By Rachel Williams The Government's planned removal of tax relief from pension waiver of premium ins...
By Rachel Williams
The Government's planned removal of tax relief from pension waiver of premium insurance has boosted product opportunities for income protection insurers, according to market experts.
Under the Government's proposals for the tax regime for defined contribution pension schemes, including stakeholder, waiver of premium benefit may still be received, but tax relief will be passed on from the contribution to the benefit used to pay pension contributions.
As a result, the Government will no longer need to control where contributions to the fund come from. It is also proposing that, on incapacity, individuals will be able to maintain their pension contribution of £3,600 a year, but individuals wishing to pay more will only be able to do so for a further five years.
Ron Wheatcroft, technical manager at Swiss Re, said that this move opens up the market for income protection providers as non-earned income will be pensionable. Before stakeholder, individuals were only able to put earned income into their pension, leaving people on income protection claims unable to maintain pension contributions.

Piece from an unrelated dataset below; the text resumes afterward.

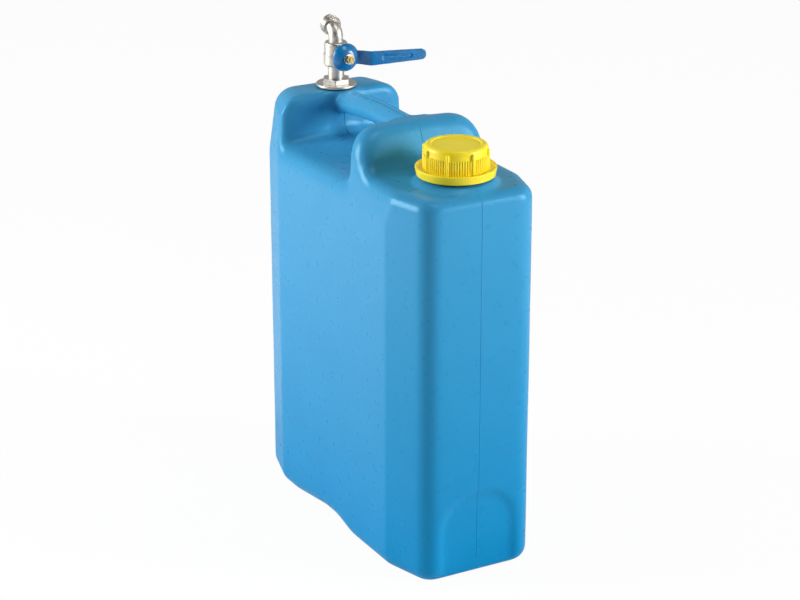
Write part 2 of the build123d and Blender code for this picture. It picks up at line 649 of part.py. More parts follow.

He said: "Income protection providers will now have the opportunity to develop policies that incorporate pension waiver insurance within an income protection policy. This move has increased flexibility and is consistent with the Government's aim to broaden pension provision to people without an earned income."
Andrew Smith, PR manager at UNUM, said that income protection could form a more cost-effective method of maintaining pension contributions as it is traditionally less costly than waiver of premium insurance. Waiver of premium will become more expensive once tax relief on the premium is removed.
He said: "We could look to develop products that cover 50% of salary with an additional benefit to cover pension contributions under stakeholder for five years after earnings ceased. After this period the claimant would continue to receive their pension contribution which could be invested in alternative investment vehicles such as an ISA. Alternatively, the pension benefit could be limited to five years."
Wheatcroft added that there was also scope for innovation on unemployment cover.
"Instead of just looking at products that maintain the pension during incapacity we can look at products that protect the pension fund through periods of unemployment. The last thing the Government needs is for people to stop making pension contributions."
Tax relief on pension term has been kept in place, but contribution levels have been altered in favour of pension savers.
Until April 2001, pension term contributions will remain at 5% of net relevant earnings, after which it will transfer to 10% of total contributions. As a result, those making smaller contributions into their pension fund will not be eligible to pay as much into their pension term policy.
Wheatcroft added that a decline in pension term sales could be expected and replaced with an increase in term assurance written in the life fund to avoid complications when policyholders' situations change.